1. THE MUSIC - The instrumentation on this album has a similar theme while not being repetitive. Mostly, the musical format is folk mixed with country and some horn-driven rock. Do not get me wrong, I like most of Harry's musical arrangements on all of his albums, but some albums seem to jump around a little too much (Sniper and Other Love Songs is a good example).

2. THE MATURITY - This album portrays a Harry who is wiser and happier, having just survived a marital crisis with his wife, Sandy (which was contrary to the quickie rock-star marrriages of the time). His marriage and love for his family restored, this album shows a Harry who is not blissfully ignorant of his surroundings (listen to "Why Do Little Girls?" and you'll know what I mean), but is never again to wallow in self-pity, as he sometimes did on records before this.

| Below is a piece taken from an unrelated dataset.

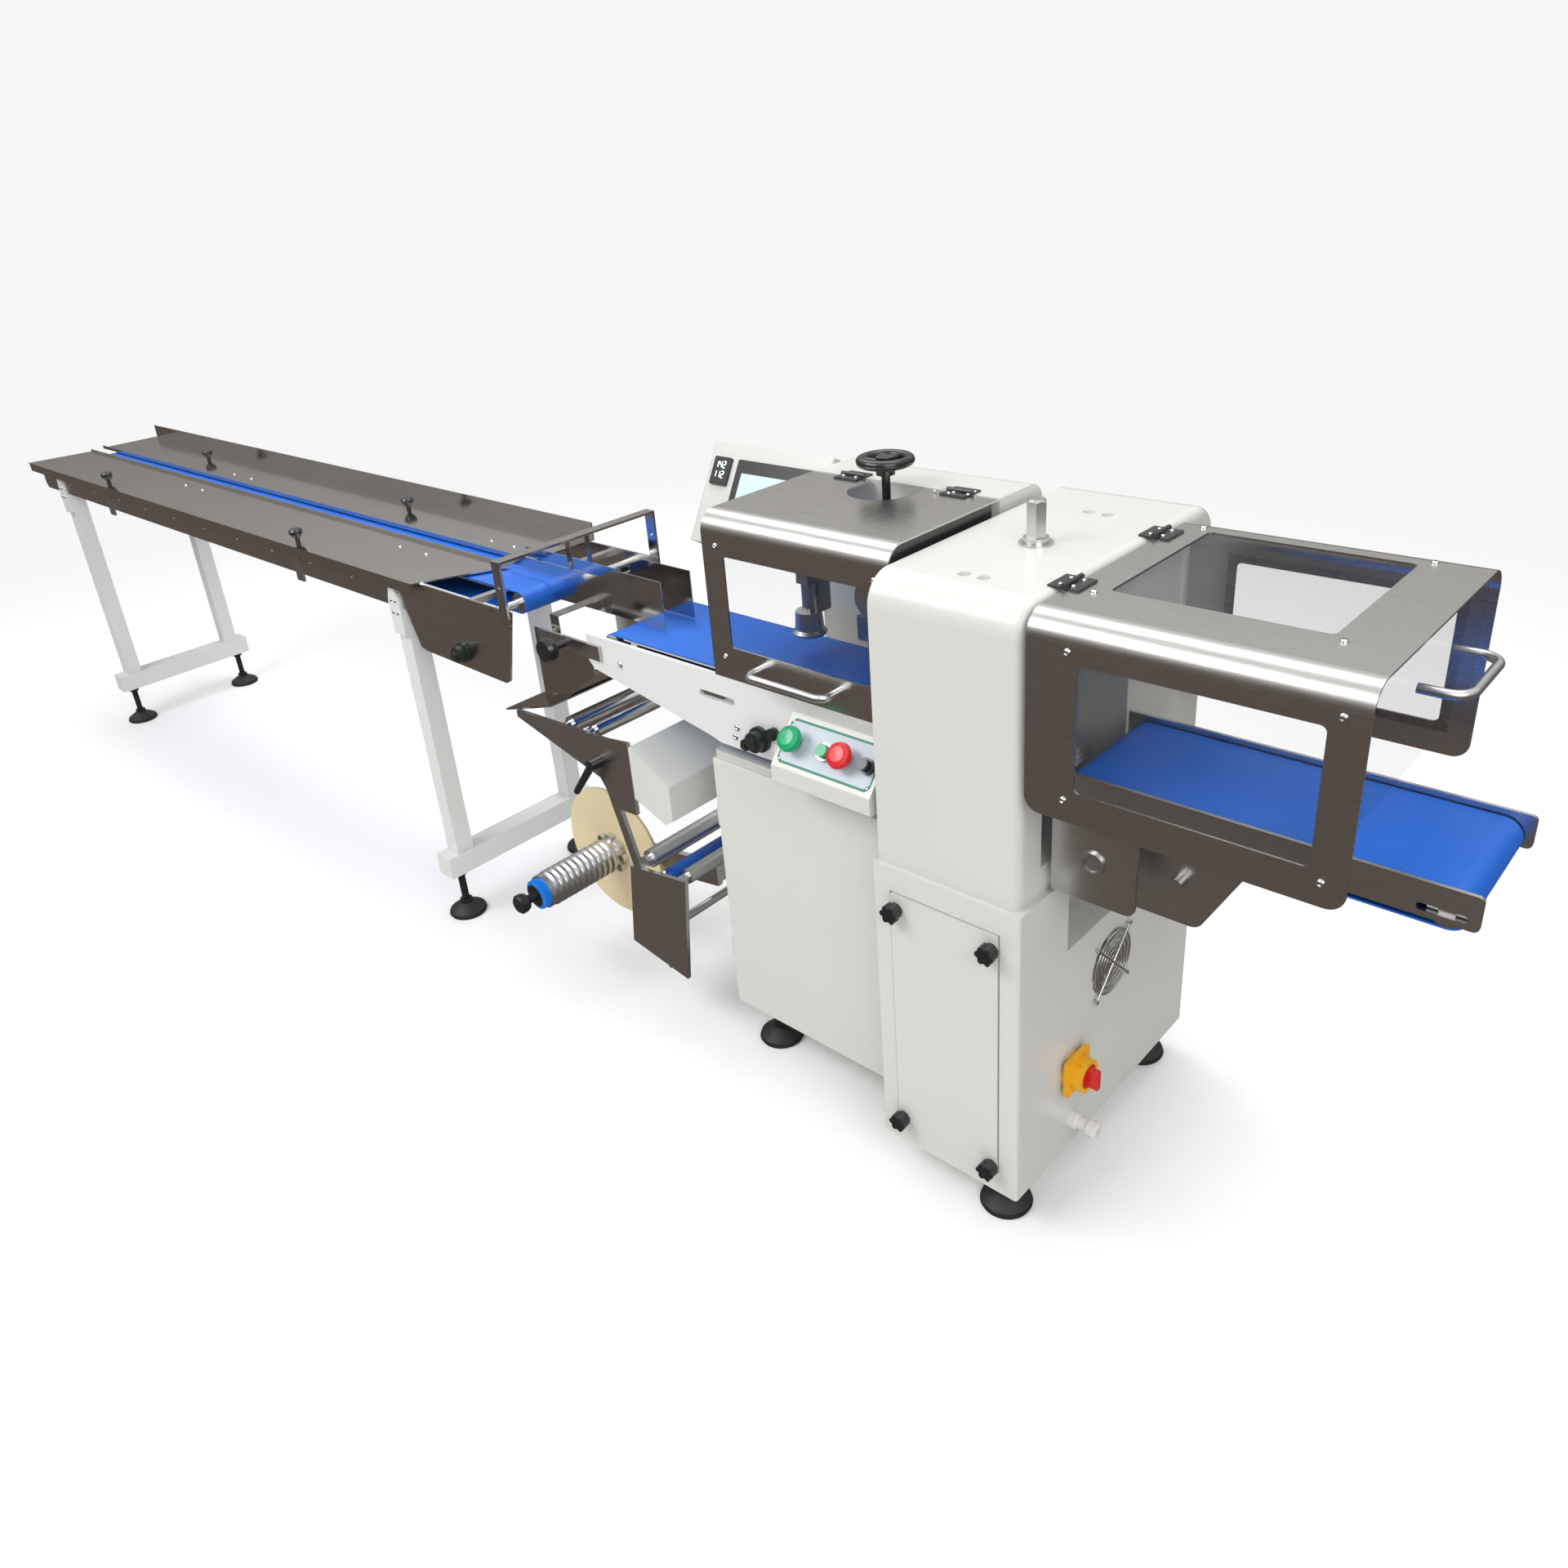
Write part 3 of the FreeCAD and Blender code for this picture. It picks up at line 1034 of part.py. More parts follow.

3. THE PRODUCER - Though you can tell in some spots that this an album definetely made in the 70s, Chuck Plotkin, the producer for this album (as well as the frequent cohort on Bruce Springsteen/E Street Band albums) gives this record a homey feel that lives up to the record's title, but he still helps Harry inject a "freshness" to make it enjoyable, even if you are not a fan a country-folkish rock.

In short, with a steady musical theme, honorable maturity, and a talented producer, Living Room Suite is a must if you are a hardcore Harry Chapin fan. If you are a casual fan, try it out. You may like it or you may still prefer Harry Chapin ala "Cat's in the Cradle", but try it anyway.